• _RAW DATA_

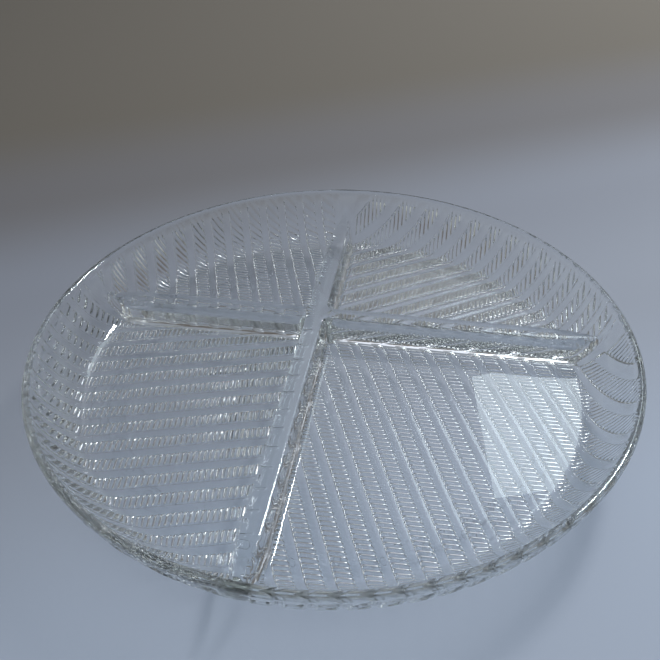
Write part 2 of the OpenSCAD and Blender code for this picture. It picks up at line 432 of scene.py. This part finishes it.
def build_tray():
    """The closed mesh of the tray: patterned outside, rim, and smooth inside with its ridges."""
    solid = Solid()
    theta = -math.pi + (np.arange(COLUMNS) + 0.5) * 2 * math.pi / COLUMNS

    # The outside, one patch for each compartment, over the floor and most of the wall.
    patches, all_points, all_ids = {}, [], []
    for sx, sy, *pattern in COMPARTMENTS:
        points, tris = compartment_mesh(sx, sy, *pattern)
        x, y = points.T
        z, back, lift = outside(x, y)
        depth = cut_depth(x, y)
        shrink = 1 - depth * back / np.maximum(np.hypot(x, y), 1.0)
        ids = solid.add(np.column_stack([x * shrink, y * shrink, z + depth * lift]), tris)
        patches[sx, sy] = (points, ids)
        all_points.append(points)
        all_ids.append(ids)

    def chain(key, axis, at):
        """A compartment's points on the straight edge beside a seam, in order."""
        points, ids = patches[key]
        on = np.abs(points[:, axis] - at) < 1e-2
        run = points[on, 1 - axis]
        order = np.argsort(run)
        return ids[on][order], run[order]

    for sy in (1, -1):
        a, sa = chain((-1, sy), 0, CROSS_X - SEAM / 2)
        b, sb = chain((1, sy), 0, CROSS_X + SEAM / 2)
        solid.join(zip_rows(a, b, sa, sb))
    for sx in (1, -1):
        a, sa = chain((sx, -1), 1, CROSS_Y - SEAM / 2)
        b, sb = chain((sx, 1), 1, CROSS_Y + SEAM / 2)
        solid.join(zip_rows(a, b, sa, sb))
    corner = []
    for key in ((1, 1), (-1, 1), (-1, -1), (1, -1)):
        points, ids = patches[key]
        aim = np.array([CROSS_X + key[0] * SEAM / 2, CROSS_Y + key[1] * SEAM / 2])
        corner.append(ids[np.argmin(np.hypot(*(points - aim).T))])
    solid.join(np.array([[corner[0], corner[1], corner[2]], [corner[0], corner[2], corner[3]]]))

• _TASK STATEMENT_
Repeat the material word for word from its opening line up to and including the line containing "return ids[on][order], run[order]".

• _FULL ANSWER_
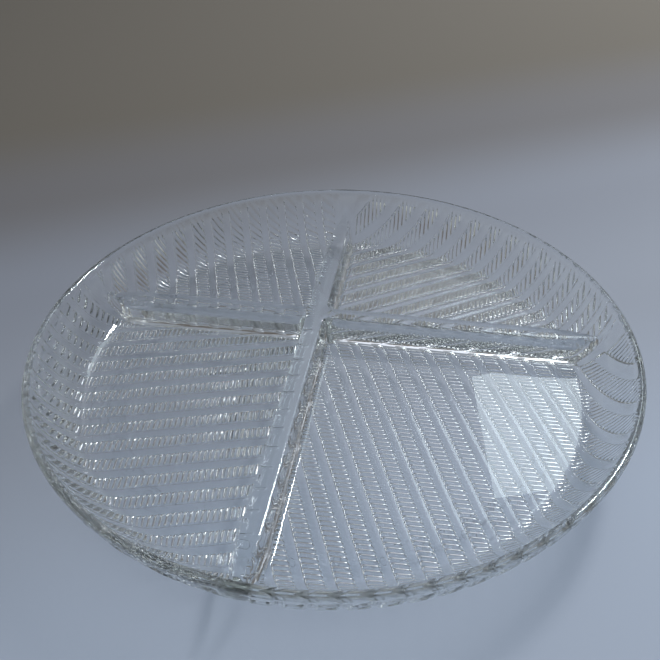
Write part 2 of the OpenSCAD and Blender code for this picture. It picks up at line 432 of scene.py. This part finishes it.
def build_tray():
    """The closed mesh of the tray: patterned outside, rim, and smooth inside with its ridges."""
    solid = Solid()
    theta = -math.pi + (np.arange(COLUMNS) + 0.5) * 2 * math.pi / COLUMNS

    # The outside, one patch for each compartment, over the floor and most of the wall.
    patches, all_points, all_ids = {}, [], []
    for sx, sy, *pattern in COMPARTMENTS:
        points, tris = compartment_mesh(sx, sy, *pattern)
        x, y = points.T
        z, back, lift = outside(x, y)
        depth = cut_depth(x, y)
        shrink = 1 - depth * back / np.maximum(np.hypot(x, y), 1.0)
        ids = solid.add(np.column_stack([x * shrink, y * shrink, z + depth * lift]), tris)
        patches[sx, sy] = (points, ids)
        all_points.append(points)
        all_ids.append(ids)

    def chain(key, axis, at):
        """A compartment's points on the straight edge beside a seam, in order."""
        points, ids = patches[key]
        on = np.abs(points[:, axis] - at) < 1e-2
        run = points[on, 1 - axis]
        order = np.argsort(run)
        return ids[on][order], run[order]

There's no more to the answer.